On much material things sounded fairly flat and sometimes soft; Another Brick in The Wall was one such, lacking any space to its mix and rolled off so much we were tempted to use ‘TV’ mode to pinch up the higher frequencies. Others were more impressive: on Xavier Rudd (ft. J-MILLA)’s Ball and Chain the ‘wooh-woohs’ over the opening pushed far out to the right and there was solid underpinning bass, while Rudd’s vocal was clear enough, and the bar scaled up well when we turned up the volume.
Still, however, the wide spaces available on this track went unexplored, and we missed the available dynamics and the sparkle up top we’d hear through a decent pair of stereo speakers. We’d hesitate to recommend that you live with this TCL (or pretty much any soundbar) as your main music system.

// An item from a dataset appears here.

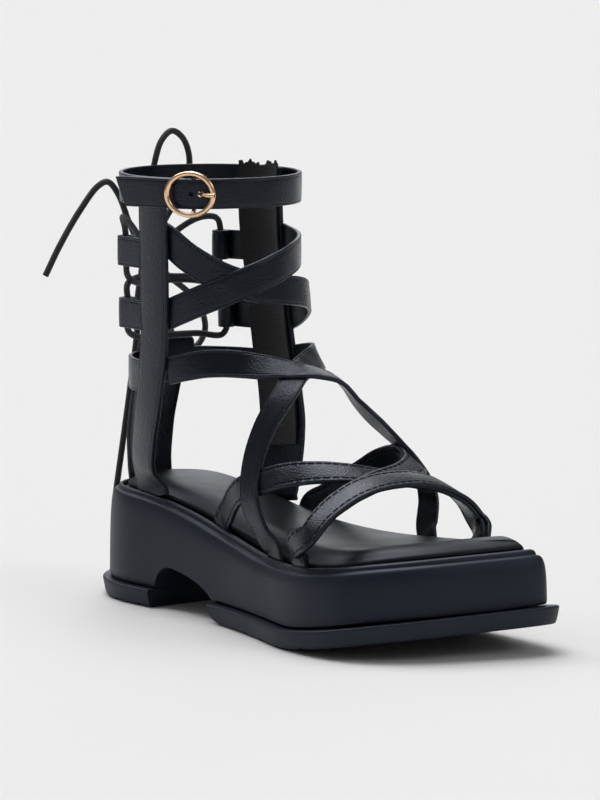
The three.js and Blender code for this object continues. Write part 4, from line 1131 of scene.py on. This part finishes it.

But the TS8132 got through our music listening without ever sounding irritating, and often sounding powerful, and favouring modern music. It kept Birdz’ Aussie Aussie solid and audible, though again we know how tight and pumping this can sound with a larger and tighter subwoofer.
Note we haven’t mentioned the TCL’s power rating yet, or in the specs box below. TCL lists a total figure of 350W “maximum output power”, whatever that is. Without supporting criteria, such as the level of distortion allowed, the figure is meaningless.
Final verdict
We can see why this TS8132 took out a recent EISA award; we found the combo to be a very serviceable soundbar solution which provides TV and movie sound to a notably high level of volume for its price, while maintaining clarity and, at its best, a wide and full presentation.
We did feel the need to keep tweaking the sound for different material, and would note that the sound remains localised around the bar and TV without any great spread into the room. And that’s what a good soundbar solution should do. If you want more, you can move up to real surround sound systems.